**Set exercise**
Produce word for word the lines of the data below running from the one that has "end_cap(side, mouth, finish)" to the one that has "in imported if", inclusive, and no others.

— start of Material —

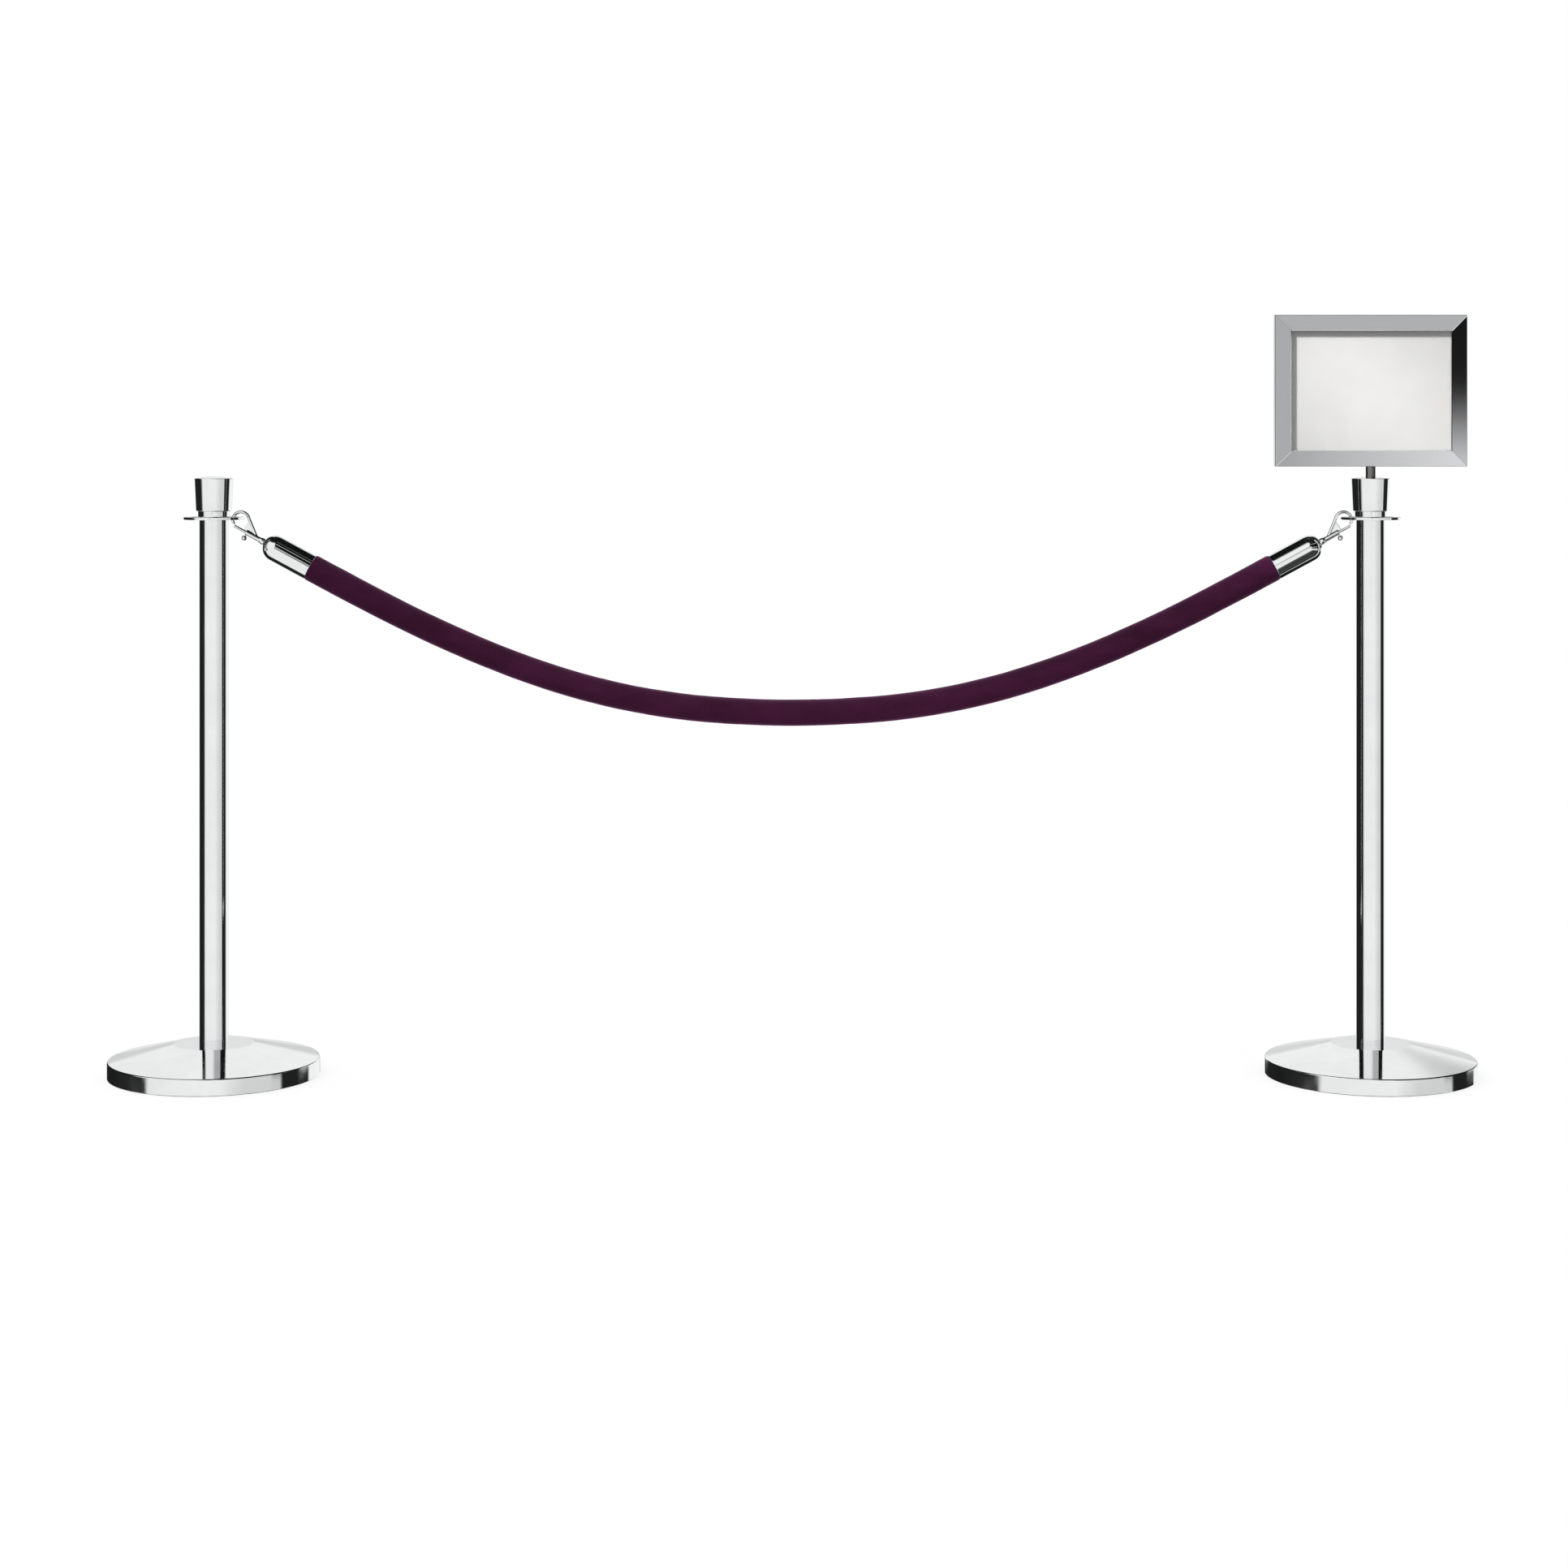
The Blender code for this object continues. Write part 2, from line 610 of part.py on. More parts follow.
def hook_body(side, turn, finish):
    """The casting: eye, web and barrel in one piece, bored for the latch and slotted for its knob."""
    barrel = turned(barrel_outline(), 20, (1, 0, 0))
    body = solid(f"{side}_hook_body", barrel, finish["chrome"], turn)
    eye = helper(f"{side}_eye_shape", extruded(eye_outline(), EYE_THICKNESS), turn)
    boolean(body, eye, "UNION")
    bore = rod(BORE_RADIUS, BORE_START, LATCH_FRONT + GAP, 16, (1, 0, 0))
    boolean(body, helper(f"{side}_bore_shape", bore, turn))
    rivet = rod(RIVET_RADIUS + HOLE_PLAY, -0.001, BOSS_LENGTH, 12, (1, 0, 0))
    boolean(body, helper(f"{side}_rivet_hole_shape", rivet, turn))
    wide = KNOB_STEM_RADIUS + GAP
    back = KNOB_PLACE - LATCH_TRAVEL - wide - GAP
    slot = block((back, -wide, -2 * BARREL_RADIUS), (BARREL_END + 0.002, wide, 0))
    boolean(body, helper(f"{side}_knob_slot_shape", slot, turn))


def hook_latch(side, turn, finish):
    """The sliding bolt that closes the eye, with its thumb knob in one piece."""
    slide = empty(f"{side}_latch_axis", (LATCH_BACK, 0, 0), parent=turn)
    length = LATCH_FRONT - LATCH_BACK
    latch = solid(f"{side}_hook_latch", rod(LATCH_RADIUS, 0, length, 14, (1, 0, 0)), finish["chrome"], slide)
    reach = KNOB_PLACE - LATCH_BACK
    stem = rod(KNOB_STEM_RADIUS, -KNOB_DROP, 0, 10)
    boolean(latch, helper(f"{side}_knob_stem_shape", stem, slide, (reach, 0, 0)), "UNION")
    ball = arc((0, -KNOB_DROP), KNOB_RADIUS, math.pi / 2, -math.pi / 2, 8)
    ball[0] = (0, ball[0][1])
    ball[-1] = (0, ball[-1][1])
    boolean(latch, helper(f"{side}_knob_shape", turned(ball, 14), slide, (reach, 0, 0)), "UNION")


def hook_spring(side, turn, finish):
    """The coil spring behind the latch."""
    start = BORE_START + SPRING_WIRE + GAP
    end = LATCH_BACK - SPRING_WIRE - GAP
    steps = SPRING_TURNS * 9
    points = []
    for i in range(steps + 1):
        angle = math.tau * SPRING_TURNS * i / steps
        along = start + (end - start) * i / steps
        points.append((along, SPRING_RADIUS * math.cos(angle), SPRING_RADIUS * math.sin(angle)))
    wire(f"{side}_hook_spring", points, SPRING_WIRE, 0, finish["steel"], turn)


def swivel(side, turn, finish):
    """The rivet that lets the hook turn in the cap's tip, with the washer under its head."""
    roof = -CAP_SHEET - GAP
    washer_back = roof - RIVET_WASHER
    head_front = washer_back - GAP
    head_back = head_front - RIVET_HEAD_HEIGHT
    washer = [
        (RIVET_HEAD_RADIUS, roof),
        (RIVET_HEAD_RADIUS, washer_back),
        (RIVET_RADIUS + HOLE_PLAY, washer_back),
        (RIVET_RADIUS + HOLE_PLAY, roof),
    ]
    solid(f"{side}_swivel_washer", turned(washer, 20, (1, 0, 0)), finish["steel"], turn)
    rivet = [
        (0, BOSS_LENGTH - GAP),
        (RIVET_RADIUS, BOSS_LENGTH - GAP),
        (RIVET_RADIUS, head_front),
        (RIVET_HEAD_RADIUS, head_front),
        (RIVET_HEAD_RADIUS, head_back),
        (0, head_back),
    ]
    solid(f"{side}_swivel_rivet", turned(rivet, 20, (1, 0, 0)), finish["steel"], turn)


def rope_end(side, swing, finish):
    """Everything beyond the velvet at one end. Both ends have their cap screw at the back."""
    sign_x = SIDES[side]
    mouth_x, mouth_z = ROPE_ROUTE[-1]
    facing = 0 if sign_x > 0 else math.pi
    place = Vector((sign_x * mouth_x, 0, mouth_z)) - swing.location
    mouth = empty(f"{side}_cap_mouth", place, (0, math.pi / 2 - ROPE_TILT, facing), swing)
    end_cap(side, mouth, finish)
    ahead = Vector((sign_x * math.cos(ROPE_TILT), 0, math.sin(ROPE_TILT)))
    tip = place + ahead * CAP_LENGTH
    turn = empty(f"{side}_hook_axis", tip, (0, -ROPE_TILT, facing), swing)
    hook_body(side, turn, finish)
    hook_latch(side, turn, finish)
    hook_spring(side, turn, finish)
    swivel(side, turn, finish)


def main():
    for old in list(bpy.data.objects):
        bpy.data.objects.remove(old)
    finish = all_materials()
    post("left", finish)
    right_stand = post("right", finish)
    stem_socket(right_stand, finish)
    sign(POST_SPACING / 2, finish)
    swing = empty("rope_swing_axis", (0, 0, RING_TOP))
    rope(swing, finish)
    for side in SIDES:
        rope_end(side, swing, finish)


main()
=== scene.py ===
"""Looks of the velvet barrier rope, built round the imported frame.

Metres, +Z up. +X runs along the barrier and the sign faces -Y, towards the camera.
"""

import math

import bmesh
import bpy
import numpy as np
from mathutils import Matrix, Vector, noise


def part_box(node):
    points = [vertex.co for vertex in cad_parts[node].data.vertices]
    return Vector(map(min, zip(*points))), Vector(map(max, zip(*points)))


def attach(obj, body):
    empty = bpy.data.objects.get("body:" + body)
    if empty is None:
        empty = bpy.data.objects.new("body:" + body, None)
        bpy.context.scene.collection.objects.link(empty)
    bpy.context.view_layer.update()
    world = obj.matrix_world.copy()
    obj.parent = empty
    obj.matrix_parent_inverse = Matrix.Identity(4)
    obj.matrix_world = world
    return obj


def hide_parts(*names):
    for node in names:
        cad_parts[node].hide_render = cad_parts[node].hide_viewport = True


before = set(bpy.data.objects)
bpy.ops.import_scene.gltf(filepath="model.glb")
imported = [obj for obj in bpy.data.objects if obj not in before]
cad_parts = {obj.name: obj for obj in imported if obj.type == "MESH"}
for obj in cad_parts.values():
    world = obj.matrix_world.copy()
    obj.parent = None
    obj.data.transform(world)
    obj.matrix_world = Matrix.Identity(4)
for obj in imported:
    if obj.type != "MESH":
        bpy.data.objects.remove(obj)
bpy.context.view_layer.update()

SIDES = {"left": -1, "right": 1}
GAP = 0.0003  # air round a piece in its bore or slot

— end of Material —

**Exercise result**
    end_cap(side, mouth, finish)
    ahead = Vector((sign_x * math.cos(ROPE_TILT), 0, math.sin(ROPE_TILT)))
    tip = place + ahead * CAP_LENGTH
    turn = empty(f"{side}_hook_axis", tip, (0, -ROPE_TILT, facing), swing)
    hook_body(side, turn, finish)
    hook_latch(side, turn, finish)
    hook_spring(side, turn, finish)
    swivel(side, turn, finish)


def main():
    for old in list(bpy.data.objects):
        bpy.data.objects.remove(old)
    finish = all_materials()
    post("left", finish)
    right_stand = post("right", finish)
    stem_socket(right_stand, finish)
    sign(POST_SPACING / 2, finish)
    swing = empty("rope_swing_axis", (0, 0, RING_TOP))
    rope(swing, finish)
    for side in SIDES:
        rope_end(side, swing, finish)


main()
=== scene.py ===
"""Looks of the velvet barrier rope, built round the imported frame.

Metres, +Z up. +X runs along the barrier and the sign faces -Y, towards the camera.
"""

import math

import bmesh
import bpy
import numpy as np
from mathutils import Matrix, Vector, noise


def part_box(node):
    points = [vertex.co for vertex in cad_parts[node].data.vertices]
    return Vector(map(min, zip(*points))), Vector(map(max, zip(*points)))


def attach(obj, body):
    empty = bpy.data.objects.get("body:" + body)
    if empty is None:
        empty = bpy.data.objects.new("body:" + body, None)
        bpy.context.scene.collection.objects.link(empty)
    bpy.context.view_layer.update()
    world = obj.matrix_world.copy()
    obj.parent = empty
    obj.matrix_parent_inverse = Matrix.Identity(4)
    obj.matrix_world = world
    return obj


def hide_parts(*names):
    for node in names:
        cad_parts[node].hide_render = cad_parts[node].hide_viewport = True


before = set(bpy.data.objects)
bpy.ops.import_scene.gltf(filepath="model.glb")
imported = [obj for obj in bpy.data.objects if obj not in before]
cad_parts = {obj.name: obj for obj in imported if obj.type == "MESH"}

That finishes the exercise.